To perform this transformation, we need:

Rover’s current x,y position on the map
Rover’s yaw angle (orientation) with respect to the world map
Scale factor (meters per pixel)

Transformation steps

Rotate rover-centric points by the rover’s yaw
Translate to the rover’s global position
Clip the values to the size of the world map

Example code:

# Rotate pixels
def rotate_pix(xpix, ypix, yaw):
    yaw_rad = np.deg2rad(yaw)
    xpix_rotated = xpix * np.cos(yaw_rad) - ypix * np.sin(yaw_rad)
    ypix_rotated = xpix * np.sin(yaw_rad) + ypix * np.cos(yaw_rad)
    return xpix_rotated, ypix_rotated

# Translate pixels
def translate_pix(xpix_rot, ypix_rot, xpos, ypos, scale):
    xpix_translated = xpos + (xpix_rot / scale)
    ypix_translated = ypos + (ypix_rot / scale)
    return xpix_translated, ypix_translated

# Convert rover-centric pixel values to world coordinates
def pix_to_world(xpix, ypix, xpos, ypos, yaw, world_size, scale):
    xpix_rot, ypix_rot = rotate_pix(xpix, ypix, yaw)
    xpix_tran, ypix_tran = translate_pix(xpix_rot, ypix_rot, xpos, ypos, scale)
    x_pix_world = np.clip(np.int_(xpix_tran), 0, world_size - 1)
    y_pix_world = np.clip(np.int_(ypix_tran), 0, world_size - 1)
    return x_pix_world, y_pix_world

Once mapped, the rover updates its world map, where navigable terrain accumulates over time. This creates a global understanding of the environment that is updated constantly.

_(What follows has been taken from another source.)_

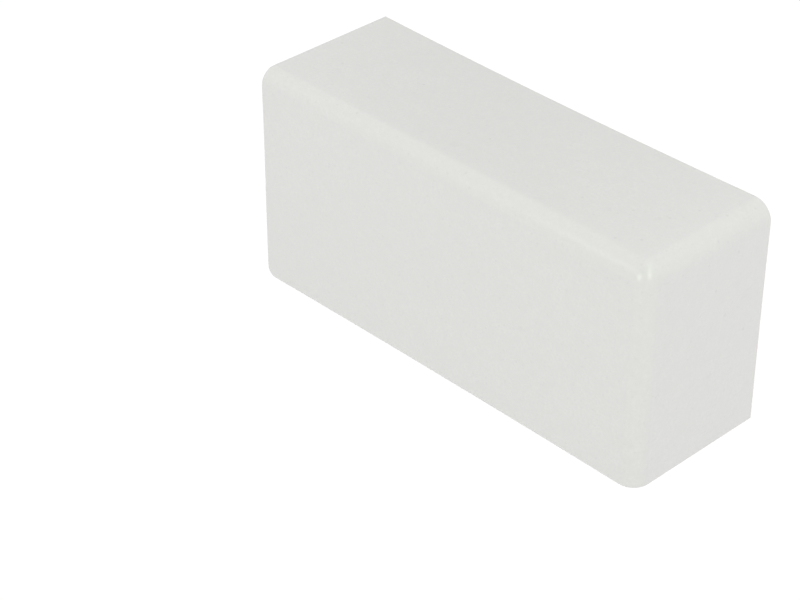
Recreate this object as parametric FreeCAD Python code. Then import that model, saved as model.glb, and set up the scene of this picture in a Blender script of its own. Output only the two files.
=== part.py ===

Step 5: Extracting Navigable Distances and Angles

Now that we have rover-centric coordinates (from Step 3), we can compute:

Distance to each navigable pixel
Angle (bearing) of each navigable pixel

These values are critical for the rover’s decision-making algorithm.
For example, the rover tends to steer toward the mean angle of navigable terrain.

The conversion is straightforward using polar coordinates:

def to_polar_coords(x_pixel, y_pixel):
    dist = np.sqrt(x_pixel**2 + y_pixel**2)
    angles = np.arctan2(y_pixel, x_pixel)
    return dist, angles

This gives:

dist: an array of distances to each navigable point
angles: an array of direction angles (in radians)

How the rover uses these

It can determine how wide the space in front of it is
It can choose a steering angle based on average navigable angle (it can use this for basic navigation and obstacle avoidance)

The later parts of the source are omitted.